Nelson of the University of Georgia said that the word rebate was considered “pretty exotic” until reformers like Ida Tarbell figured out how rebates worked.
“They became a symbol of monopolistic practices,” Nelson said.
But around 1900, retailers were using rebates, he added.
In the 1980s and 1990s, companies really began ramping up the use of rebates, said Adam Rottinghaus, assistant professor of media, journalism and film at Miami University.
As consumer data models and mechanisms came into their own and started to become a big focus for companies, rebates allowed them to collect consumer information, he explained.
Why does the automobile industry offer rebates?
Busse of Northwestern said she personally doesn’t associate rebates with car tires like our listener Alex Klein. But she does know why car manufacturers offer rebates, and it has to do with a legal idiosyncrasy of how cars are sold.

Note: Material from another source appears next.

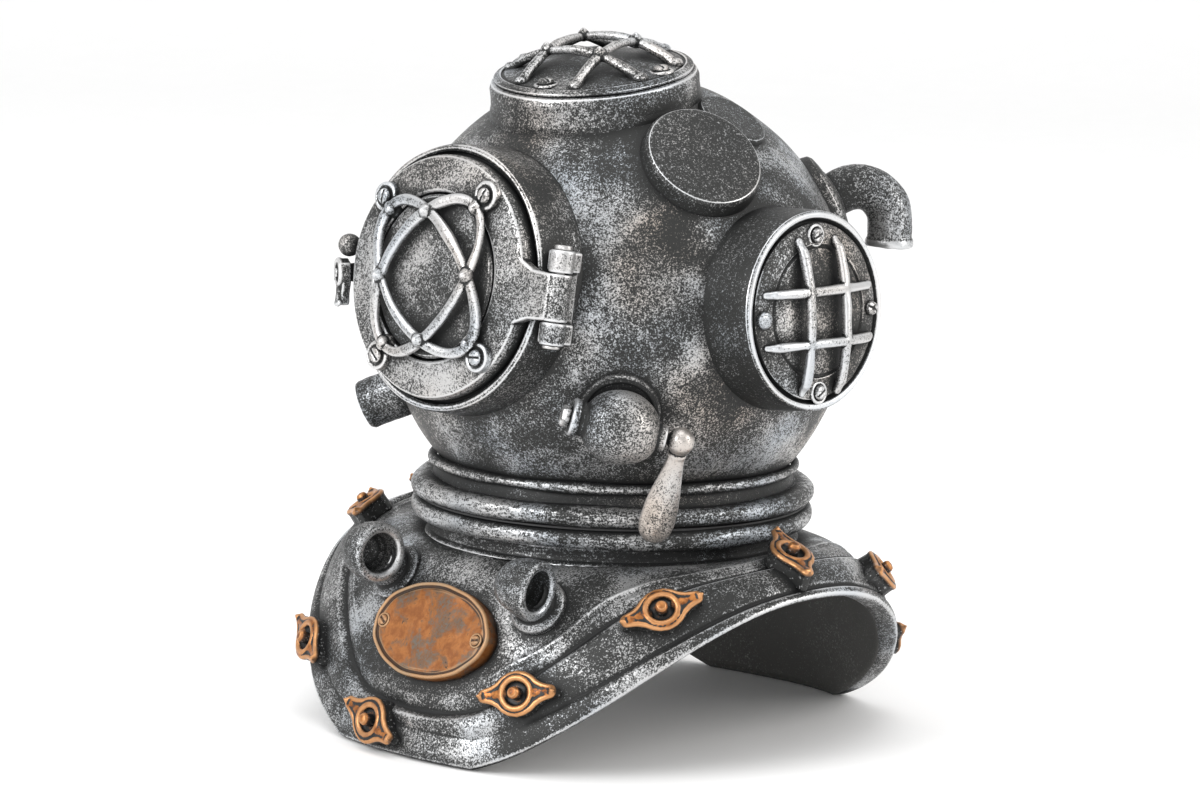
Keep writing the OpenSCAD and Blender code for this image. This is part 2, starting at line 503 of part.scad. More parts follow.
breastplate();
rim_bead();
brail_band();
neck_collar();
neck_ring_lower();
neck_gasket();
neck_ring_upper();
helmet_shell();
neck_lip();
front_frame();
hinge_bracket();
hinge_pin();
front_door();
front_window();
front_guard();
front_guard_screws();
latch_bracket();
latch_wing_nut();
top_frame();
top_plate();
top_guard();
top_screws();
port_frame();
port_plate();
port_guard();
port_screws();
starboard_frame();
starboard_plate();
starboard_guard();
starboard_screws();
side_boss();
small_boss();
air_elbow();
air_elbow_flange();
cable_elbow();
cable_elbow_flange();
bubble_stub();
spitcock_flange();
spitcock_body();
spitcock_cap();
spitcock_lever();
eye_port();
eye_starboard();
plaque();
plaque_screws();
studs();
wing_nuts();
air_hose();
air_stone_cradle();
air_stone();
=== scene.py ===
import math

import bmesh
import bpy
import numpy as np
from mathutils import Matrix, Vector


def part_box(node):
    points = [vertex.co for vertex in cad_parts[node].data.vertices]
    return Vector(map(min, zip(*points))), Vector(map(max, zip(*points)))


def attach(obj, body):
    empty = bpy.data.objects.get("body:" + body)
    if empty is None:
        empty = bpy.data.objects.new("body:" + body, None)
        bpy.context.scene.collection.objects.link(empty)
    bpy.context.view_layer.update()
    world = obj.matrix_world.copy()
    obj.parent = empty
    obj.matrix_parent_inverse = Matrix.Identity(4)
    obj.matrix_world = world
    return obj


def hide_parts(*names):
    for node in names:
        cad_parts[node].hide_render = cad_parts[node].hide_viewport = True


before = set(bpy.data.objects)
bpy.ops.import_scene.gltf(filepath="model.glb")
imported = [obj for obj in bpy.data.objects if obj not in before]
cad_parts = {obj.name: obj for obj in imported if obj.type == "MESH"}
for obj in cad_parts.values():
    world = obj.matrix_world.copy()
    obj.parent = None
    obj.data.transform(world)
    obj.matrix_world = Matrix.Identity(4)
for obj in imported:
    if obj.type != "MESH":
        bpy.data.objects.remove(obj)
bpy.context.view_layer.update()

# ------------------------------------------------------------------ places
# Everything below is worked out in millimetres and scaled by 0.001 when it
# becomes a mesh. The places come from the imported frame's own boxes.


def mm_box(node):
    lo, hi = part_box(node)
    return np.array(lo) * 1000, np.array(hi) * 1000


lip_lo, lip_hi = mm_box("neck_lip")
low_lo, low_hi = mm_box("neck_ring_lower")
up_lo, up_hi = mm_box("neck_ring_upper")
col_lo, col_hi = mm_box("neck_collar")
gas_lo, gas_hi = mm_box("neck_gasket")
R = 48.0
NX = (lip_lo[0] + lip_hi[0]) / 2
NB = (lip_lo[1] + lip_hi[1]) / 2
DC = np.array([NX, NB, lip_hi[2] + 30.9])
LIP_R = (lip_hi[0] - lip_lo[0]) / 2
RING_R = (low_hi[0] - low_lo[0]) / 2
RING2_R = (up_hi[0] - up_lo[0]) / 2
COLLAR_R = 37.5
COLLAR_H = 38.4


def T(x, y, z):
    m = np.eye(4)
    m[:3, 3] = (x, y, z)
    return m


def rot(axis, deg):
    return np.array(Matrix.Rotation(math.radians(deg), 4, axis))


def face(az, el, rise=0.0):
    return T(DC[0], DC[1], DC[2] + rise) @ rot("Z", az) @ rot("X", 90 - el)


FRONT = face(0, 8.5, 2.2)
GUARD = FRONT @ rot("Z", 6)
PORT = face(90, 4, 1.5)
TOP = T(0, -2, 0) @ face(9, 80.2) @ rot("Z", 1)
SPIT = face(45.4, -17.7) @ rot("Z", -12.8)
LATCH = T(-29.5, DC[1] - 48, DC[2] + 12.8) @ rot("Z", -31) @ rot("X", 90)
MIRROR = np.diag([-1.0, 1.0, 1.0, 1.0])


def put(v, m):
    return np.asarray(v, float) @ m[:3, :3].T + m[:3, 3]


# ------------------------------------------------------------ smooth noise
def waves(seed, n=14):
    g = np.random.default_rng(seed)
    d = g.normal(size=(n, 3))
    d /= np.linalg.norm(d, axis=1)[:, None]
    return d * g.uniform(0.6, 1.7, n)[:, None], g.uniform(0, 6.283, n)


def wob(p, size, seed):
    """Smooth noise of about unit strength that varies over `size` mm."""
    d, ph = waves(seed)
    return np.sin(np.asarray(p) @ d.T * (2.2 / size) + ph).sum(1) / math.sqrt(len(ph) / 2)


def sstep(a, b, x):
    t = np.clip((np.asarray(x, float) - a) / (b - a), 0, 1)
    return t * t * (3 - 2 * t)


def catmull(pts, per):
    p = np.asarray(pts, float)
    p = np.vstack([2 * p[0] - p[1], p, 2 * p[-1] - p[-2]])
    out = []
    for i in range(1, len(p) - 2):
        for k in range(per):
            t = k / per
            out.append(0.5 * (2 * p[i] + (p[i + 1] - p[i - 1]) * t + (2 * p[i - 1] - 5 * p[i] + 4 * p[i + 1] - p[i + 2]) * t * t
                              + (3 * p[i] - p[i - 1] - 3 * p[i + 1] + p[i + 2]) * t ** 3))
    out.append(p[-2])
    return np.array(out)


# --------------------------------------------------------- mesh primitives
# Each returns (vertices in mm, faces).


def grid_faces(m, k, close_m, close_k, flip=False):
    f = []
    for i in range(m if close_m else m - 1):
        for j in range(k if close_k else k - 1):
            a, b = i * k + j, i * k + (j + 1) % k
            c, d = ((i + 1) % m) * k + (j + 1) % k, ((i + 1) % m) * k + j
            f.append((a, d, c, b) if flip else (a, b, c, d))
    return f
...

“Every state in the country has some version of what’s called a dealer franchise law,” she said.
This law, which is aimed at protecting local car dealers, forbids auto manufacturers from directly selling consumers vehicles, Busse explained.
“What this means is that manufacturers don’t have any direct way to influence the prices at which their vehicles are sold,” she said. “But what they can do is the manufacturers can offer a rebate to the end consumer.”
Compared to other types of businesses, manufacturers want to offer rebates because they can’t directly control prices.
How beneficial are rebates for consumers?
While rebates offer money back to consumers, the process can be confusing because of the steps involved, said John Breyault, vice president of public policy, telecommunications and fraud at the National Consumers League.
“It’s, I think, a type of advertising that has the potential to be a bit unfair and deceptive to consumers if it’s not done correctly,” Breyault said.
Breyault said that if companies are going to offer rebates, they should offer instant rebates. Better yet, he said, just offer a lower price.
So why don’t companies do just that?
“The answer is they don’t want to. They want there to be some cost to doing it,” said Busse of Northwestern. Again, they want to be able to attract two different types of customer.
She said they also won’t mind if consumers overestimate their willingness to do what the rebate requires of them.
Busse recently bought contacts online from a company that would provide her with a rebate if she bought four boxes.
“In my head, I might calculate the price as whatever the posted price is minus $70. And that makes it seem like a good deal to me and I’m responding as if the price I’m going to pay is actually 70 bucks less,” Busse said. “But there’s a good chance that some set of people who see those prices and think that’s the price they’re gonna pay are in fact not going to follow all the way through.”
Breyault noted that companies are also changing the form in which rebates are offered. In the past, they might have provided consumers with a check, but now they’re increasingly providing them in the form of prepaid cards.
He said those cards can come with restrictions — for example, you might only be able to use them at one retailer.
He noted that there are some companies that have made it easier for people to redeem rebates by allowing people to do it online. But he thinks companies generally count on consumers to forget.
“It can often seem too good to be true,” he said.